City Mayor, Peter Soulsby, said: “In submitting this bid to the DfT, we have put forward a number of schemes to build on the work of Connecting Leicester and continue to improve transport links across the city. A share of the DfT funding would enable us to bring forward some very significant schemes focusing on better transport infrastructure to support the city’s economy, using smart transport technology and encouraging more people to use buses, walking and cycling networks connecting more areas of the city.

“The prospect of a bike-share scheme is a very interesting one and we are currently looking into the details, as well as the logistics of how a scheme could best work for the city.”

There are also proposals to have electric buses initially running on the Birstall Park and Ride route, along with the associated infrastructure allowing the electric vehicles to be charged overnight at the Birstall Park and Ride site.

The service is designed to cut congestion on the busy A6 corridor, and using electric buses would help cut air pollution.

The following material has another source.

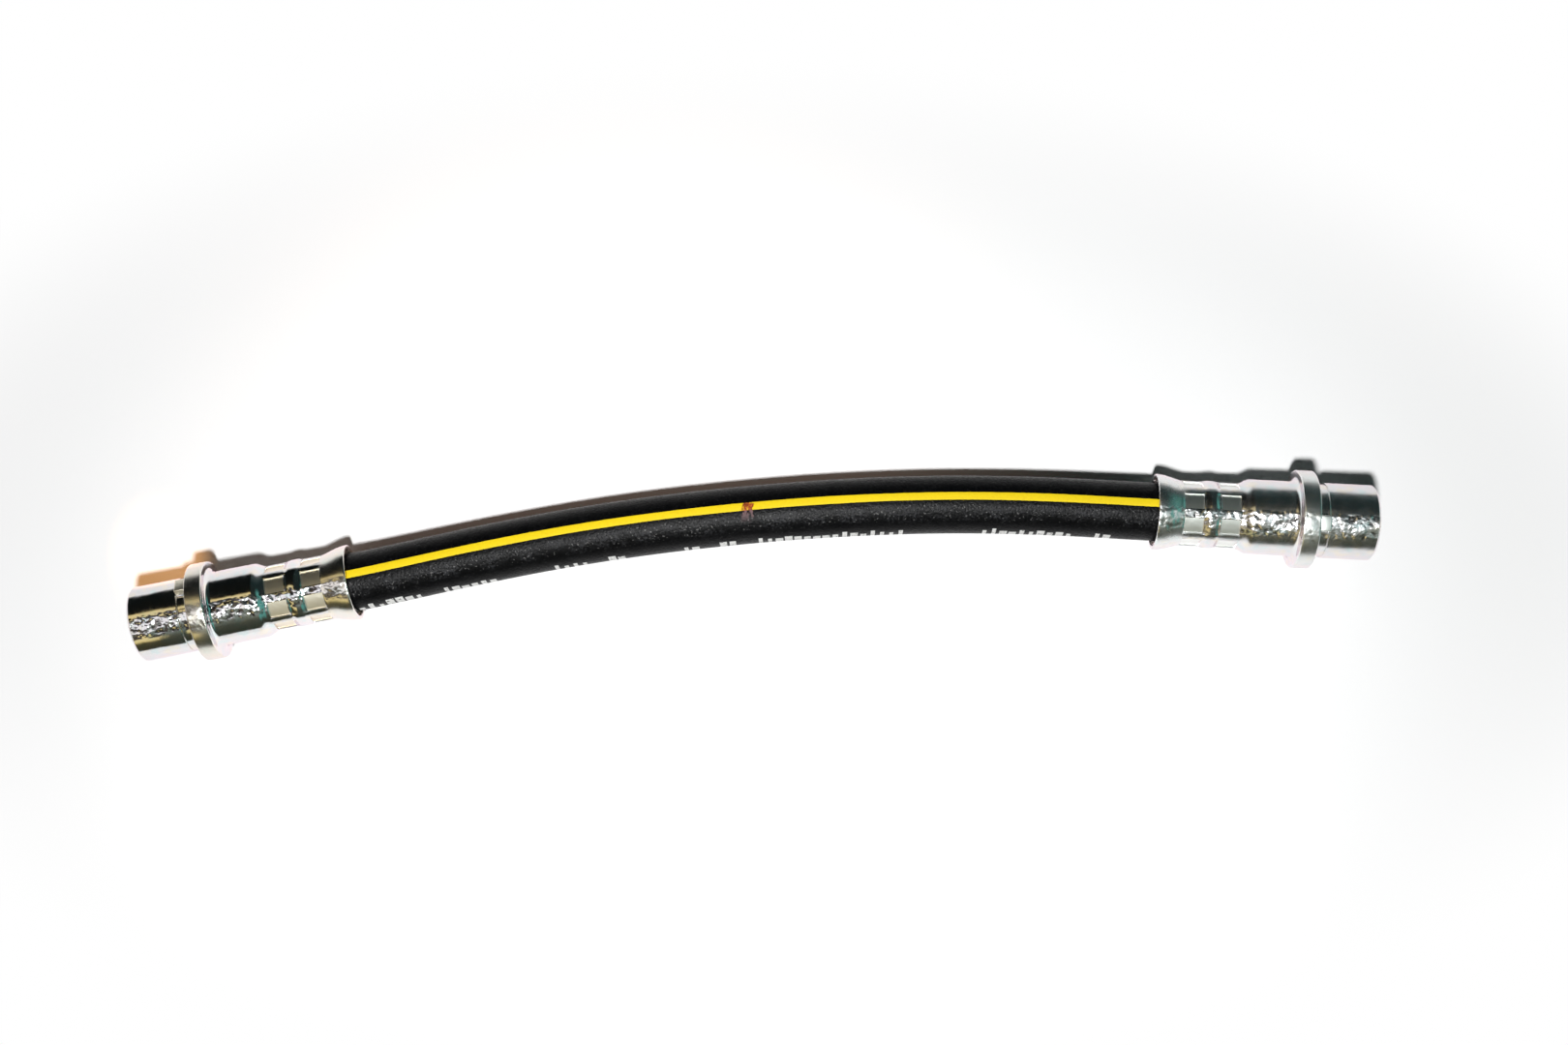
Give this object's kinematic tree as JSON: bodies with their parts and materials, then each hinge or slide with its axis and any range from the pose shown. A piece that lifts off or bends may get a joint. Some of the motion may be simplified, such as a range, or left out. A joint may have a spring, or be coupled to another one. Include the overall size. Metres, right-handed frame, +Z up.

Smart ticketing could also be rolled out across the bus network to simplify payment methods using contactless credit cards and mobile phones. This would significantly reduce passenger boarding time on buses, making service timetables more reliable.

Leicester City Deputy Mayor, Councillor Adam Clarke, added: “The proposals set out in this bid are key to making sustainable transport in the city more accessible and more appealing to people. Developing easy-to-use smart ticketing, creating a network of comprehensive walking and cycle routes, and introducing electric buses on one of the city’s main Park and Ride routes are all big steps towards improving air quality, cutting congestion and making sustainable travel in the city more attractive.”

The city council is expecting to hear from the DfT regarding whether it has been successful later in February 2019.